To add to all of this, the Constitution Annotated website offers a nice summary of the history around the second amendment that was interesting to read. What it shows is that interpretations are often changing through history. 

So, what does all of this leave us with? Again, I’m not a Constitutional scholar, I’m someone who plays with words and meanings to gain better understanding of them in order to communicate ideas, typically in a theological sense. Our history shows that this amendment is highly debated and will continue to be for the foreseeable future. 

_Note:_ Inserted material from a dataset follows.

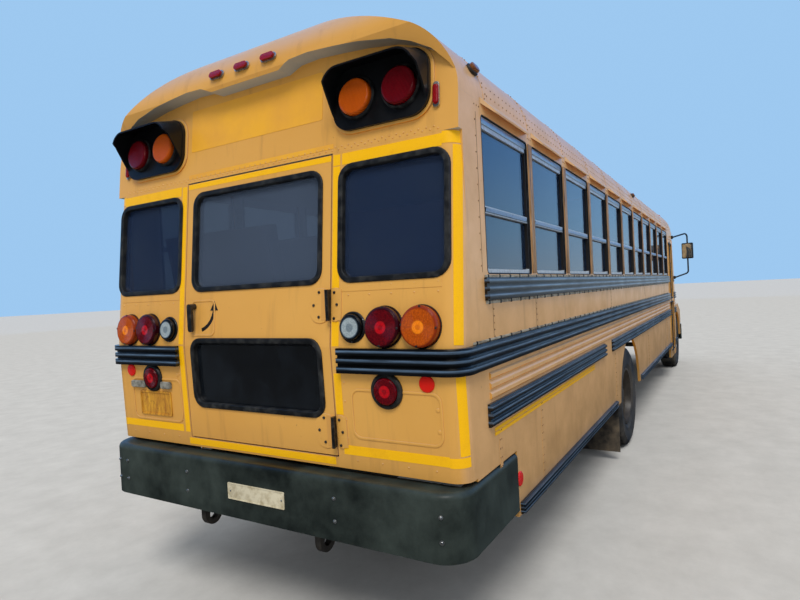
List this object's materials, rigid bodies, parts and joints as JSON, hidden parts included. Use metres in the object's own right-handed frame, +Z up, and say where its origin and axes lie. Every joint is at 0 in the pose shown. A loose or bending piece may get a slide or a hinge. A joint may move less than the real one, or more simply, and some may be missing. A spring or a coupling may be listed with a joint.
{
  "type": "conventional school bus",
  "caption": "Full-size hooded school bus with a rear emergency door, split entry door, tilting hood and twin rear wheels.",
  "frame": {"origin": "on the ground, midway between the bumpers on the bus's middle line", "axes": "+X forward, +Y to the driver's (left) side, +Z up"},
  "size_m": [11.6048, 3.1386, 3.253],
  "materials": {
    "yellow_paint": "sun-faded yellow enamel",
    "black_paint": "weathered black enamel",
    "black_chassis": "dusty black chassis paint",
    "bare_aluminium": "dulled mill finish",
    "bare_steel": "heat-browned steel",
    "cast_grey": "oily casting",
    "dark_hardware": "worn black hardware",
    "tyre_rubber": "dusty rubber",
    "black_rubber": "matt rubber",
    "tinted_glass": "dark tint",
    "clear_glass": "clear",
    "red_lens": "moulded lens",
    "amber_lens": "moulded lens",
    "clear_lens": "moulded lens",
    "seat_vinyl": "grained vinyl",
    "dash_plastic": "grained plastic",
    "stop_red": "red reflective sheet",
    "hatch_white": "yellowed moulding"
  },
  "bodies": {
    "bus": {"roof": "yellow_paint", "rear_roof_cap": "yellow_paint", "front_roof_cap": "yellow_paint", "left_wall": "yellow_paint", "right_wall": "yellow_paint", "skirts": "yellow_paint", "rear_wall": "yellow_paint", "cowl": "yellow_paint", "floor": "black_chassis", "step_well": "black_chassis", "floor_sills": "black_chassis", "window_brows": "yellow_paint", "seat_legs": "black_chassis", "window_sashes": "bare_aluminium", "side_glass": "tinted_glass", "windshield": "clear_glass", "rub_rails": "black_paint", "lamp_pods": "black_paint", "red_lamps": "red_lens", "amber_lamps": "amber_lens", "clear_lamps": "clear_lens", "rear_bumper": "black_paint", "front_bumper": "black_paint", "frame_rails": "black_chassis", "leaf_springs": "black_chassis", "rear_axle": "black_chassis", "front_axle": "black_chassis", "engine_block": "cast_grey", "driveline": "cast_grey", "fuel_tank": "black_chassis", "exhaust": "bare_steel", "mud_flaps": "black_rubber", "mirrors": "black_paint", "passenger_seats": "seat_vinyl", "driver_seat": "seat_vinyl", "dashboard": "dash_plastic"},
    "emergency_door_body": {"emergency_door": "yellow_paint", "emergency_door_glass": "tinted_glass", "emergency_door_hardware": "dark_hardware"},
    "entry_leaf_rear": {"entry_door_rear": "yellow_paint", "entry_glass_rear": "tinted_glass"},
    "entry_leaf_front": {"entry_door_front": "yellow_paint", "entry_glass_front": "tinted_glass"},
    "nose": {"hood": "yellow_paint", "grille": "black_paint", "headlamps": "clear_lens"},
    "stop_blade": {"stop_arm": "stop_red"},
    "hatch_lid_rear": {"roof_hatch_rear": "hatch_white"},
    "hatch_lid_front": {"roof_hatch_front": "hatch_white"},
    "steer_left": {"knuckle_left": "black_chassis"},
    "steer_right": {"knuckle_right": "black_chassis"},
    "wheel_front_left": {"front_tyre_left": "tyre_rubber", "front_rim_left": "black_paint"},
    "wheel_front_right": {"front_tyre_right": "tyre_rubber", "front_rim_right": "black_paint"},
    "wheels_rear_left": {"rear_tyres_left": "tyre_rubber", "rear_rims_left": "black_paint"},
    "wheels_rear_right": {"rear_tyres_right": "tyre_rubber", "rear_rims_right": "black_paint"}
  },
  "joints": [
    {"name": "steer_left_pin", "type": "hinge", "parent": "bus", "child": "steer_left", "pos_m": [4.7625, 0.88, 0.525], "axis": [0, 0, 1], "range_deg": [-38, 38]},
    {"name": "steer_right_pin", "type": "hinge", "parent": "bus", "child": "steer_right", "pos_m": [4.7625, -0.88, 0.525], "axis": [0, 0, 1], "range_deg": [-38, 38]},
    {"name": "front_wheel_left_spin", "type": "hinge", "parent": "steer_left", "child": "wheel_front_left", "pos_m": [4.7625, 1.03, 0.525], "axis": [0, 1, 0], "continuous": true},
    {"name": "front_wheel_right_spin", "type": "hinge", "parent": "steer_right", "child": "wheel_front_right", "pos_m": [4.7625, -1.03, 0.525], "axis": [0, 1, 0], "continuous": true},
    {"name": "rear_wheels_left_spin", "type": "hinge", "parent": "bus", "child": "wheels_rear_left", "pos_m": [-1.3875, 0.8875, 0.525], "axis": [0, 1, 0], "continuous": true},
    {"name": "rear_wheels_right_spin", "type": "hinge", "parent": "bus", "child": "wheels_rear_right", "pos_m": [-1.3875, -0.8875, 0.525], "axis": [0, 1, 0], "continuous": true},
    {"name": "emergency_door_hinge", "type": "hinge", "parent": "bus", "child": "emergency_door_body", "pos_m": [-5.7515, -0.538, 1.7], "axis": [0, 0, 1], "range_deg": [0, 110]},
    {"name": "entry_leaf_rear_hinge", "type": "hinge", "parent": "bus", "child": "entry_leaf_rear", "pos_m": [3.1125, -1.219, 1.4], "axis": [0, 0, -1], "range_deg": [0, 90]},
    {"name": "entry_leaf_front_hinge", "type": "hinge", "parent": "bus", "child": "entry_leaf_front", "pos_m": [3.8565, -1.219, 1.4], "axis": [0, 0, 1], "range_deg": [0, 90]},
    {"name": "hood_tilt", "type": "hinge", "parent": "bus", "child": "nose", "pos_m": [5.6475, 0, 0.82], "axis": [0, 1, 0], "range_deg": [0, 65]},
    {"name": "stop_arm_pivot", "type": "hinge", "parent": "bus", "child": "stop_blade", "pos_m": [2.8325, 1.276, 1.622], "axis": [0, 0, -1], "range_deg": [0, 90]},
    {"name": "roof_hatch_rear_hinge", "type": "hinge", "parent": "bus", "child": "hatch_lid_rear", "pos_m": [-2.7945, 0, 3.22], "axis": [0, 1, 0], "range_deg": [0, 80]},
    {"name": "roof_hatch_front_hinge", "type": "hinge", "parent": "bus", "child": "hatch_lid_front", "pos_m": [1.8375, 0, 3.22], "axis": [0, 1, 0], "range_deg": [0, 80]}
  ],
  "couplings": [
    {"joint": "steer_right_pin", "follows": "steer_left_pin", "ratio": 1},
    {"joint": "entry_leaf_front_hinge", "follows": "entry_leaf_rear_hinge", "ratio": 1}
  ]
}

How one reads the second amendment is often clouded by a person’s relationship with it. If it is seen as symbolic of how one defines their identity, then it really doesn’t matter what is presented. The importance of defending one’s identity will always trump anything else. Pre-conceived ideas and beliefs will outweigh anything else. If the second amendment isn’t a part of one’s identity, then other ideas and beliefs will act as a lens through which we look at the amendment.